• Job: Pull out every line below that holds the word "shown".

• Items:
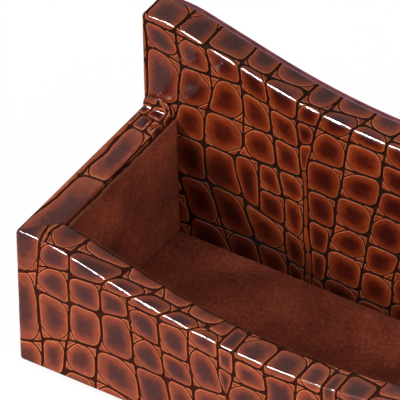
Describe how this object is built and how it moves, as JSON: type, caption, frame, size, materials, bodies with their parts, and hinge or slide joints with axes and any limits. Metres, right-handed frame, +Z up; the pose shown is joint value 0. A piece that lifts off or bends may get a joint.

...

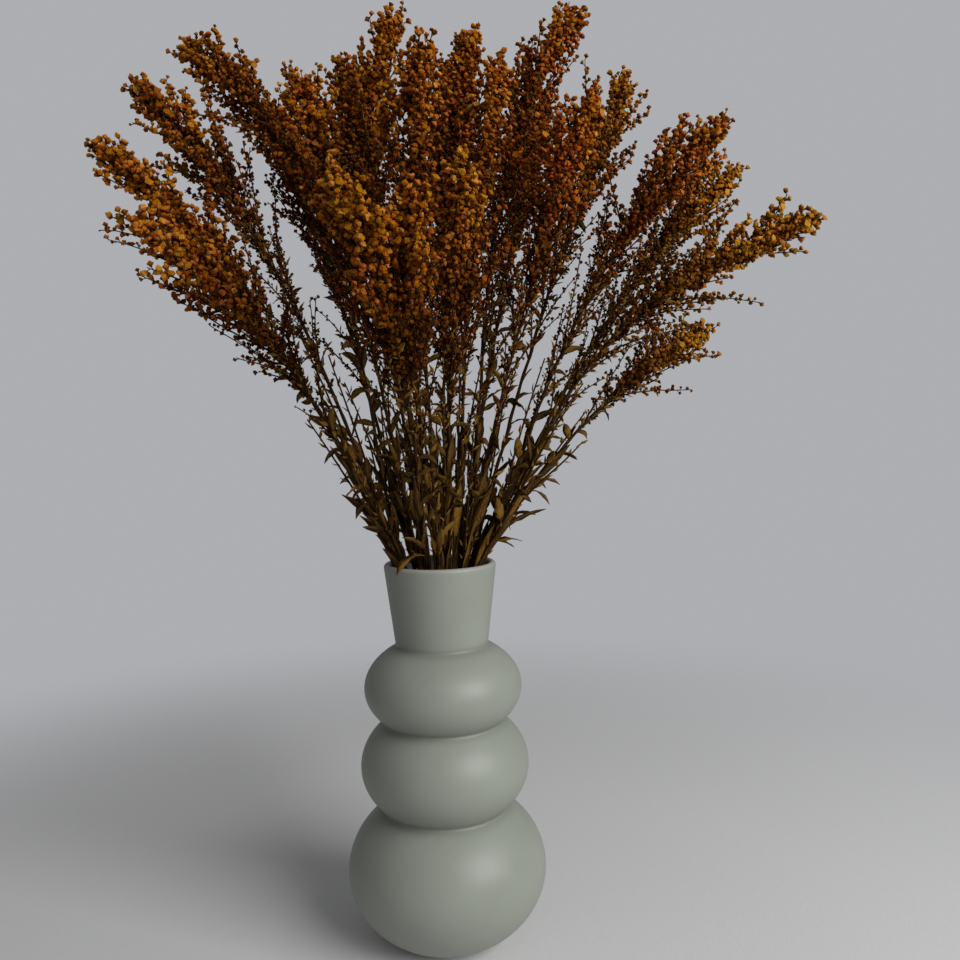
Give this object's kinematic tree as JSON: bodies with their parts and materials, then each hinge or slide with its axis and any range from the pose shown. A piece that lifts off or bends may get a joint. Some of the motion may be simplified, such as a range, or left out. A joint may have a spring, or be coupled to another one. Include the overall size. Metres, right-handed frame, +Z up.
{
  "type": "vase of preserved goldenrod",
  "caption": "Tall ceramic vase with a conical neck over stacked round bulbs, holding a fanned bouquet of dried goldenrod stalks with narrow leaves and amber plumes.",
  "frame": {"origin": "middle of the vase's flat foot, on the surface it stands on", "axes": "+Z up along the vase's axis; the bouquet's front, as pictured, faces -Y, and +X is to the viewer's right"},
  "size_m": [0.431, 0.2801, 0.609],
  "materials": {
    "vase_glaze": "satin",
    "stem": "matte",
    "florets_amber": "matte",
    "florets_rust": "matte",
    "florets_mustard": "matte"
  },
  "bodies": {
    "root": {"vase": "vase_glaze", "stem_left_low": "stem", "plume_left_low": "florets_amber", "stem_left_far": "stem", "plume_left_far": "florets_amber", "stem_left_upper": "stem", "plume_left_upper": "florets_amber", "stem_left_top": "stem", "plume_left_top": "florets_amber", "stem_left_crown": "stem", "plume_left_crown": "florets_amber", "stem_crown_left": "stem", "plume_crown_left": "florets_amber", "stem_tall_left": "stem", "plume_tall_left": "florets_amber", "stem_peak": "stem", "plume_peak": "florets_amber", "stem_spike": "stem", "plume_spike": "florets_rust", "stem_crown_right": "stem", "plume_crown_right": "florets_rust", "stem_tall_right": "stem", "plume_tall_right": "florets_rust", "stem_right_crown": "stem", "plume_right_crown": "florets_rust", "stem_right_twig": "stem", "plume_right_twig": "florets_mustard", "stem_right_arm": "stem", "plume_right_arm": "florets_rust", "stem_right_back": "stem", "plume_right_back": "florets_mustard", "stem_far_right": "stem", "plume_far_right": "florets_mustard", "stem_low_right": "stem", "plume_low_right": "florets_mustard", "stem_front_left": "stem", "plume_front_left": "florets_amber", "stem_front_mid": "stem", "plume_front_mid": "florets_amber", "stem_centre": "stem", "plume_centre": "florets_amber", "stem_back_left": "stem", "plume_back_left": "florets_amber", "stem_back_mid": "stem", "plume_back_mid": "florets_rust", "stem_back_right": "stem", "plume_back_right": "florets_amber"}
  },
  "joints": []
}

• Written answer:
Describe how this object is built and how it moves, as JSON: type, caption, frame, size, materials, bodies with their parts, and hinge or slide joints with axes and any limits. Metres, right-handed frame, +Z up; the pose shown is joint value 0. A piece that lifts off or bends may get a joint.
Give this object's kinematic tree as JSON: bodies with their parts and materials, then each hinge or slide with its axis and any range from the pose shown. A piece that lifts off or bends may get a joint. Some of the motion may be simplified, such as a range, or left out. A joint may have a spring, or be coupled to another one. Include the overall size. Metres, right-handed frame, +Z up.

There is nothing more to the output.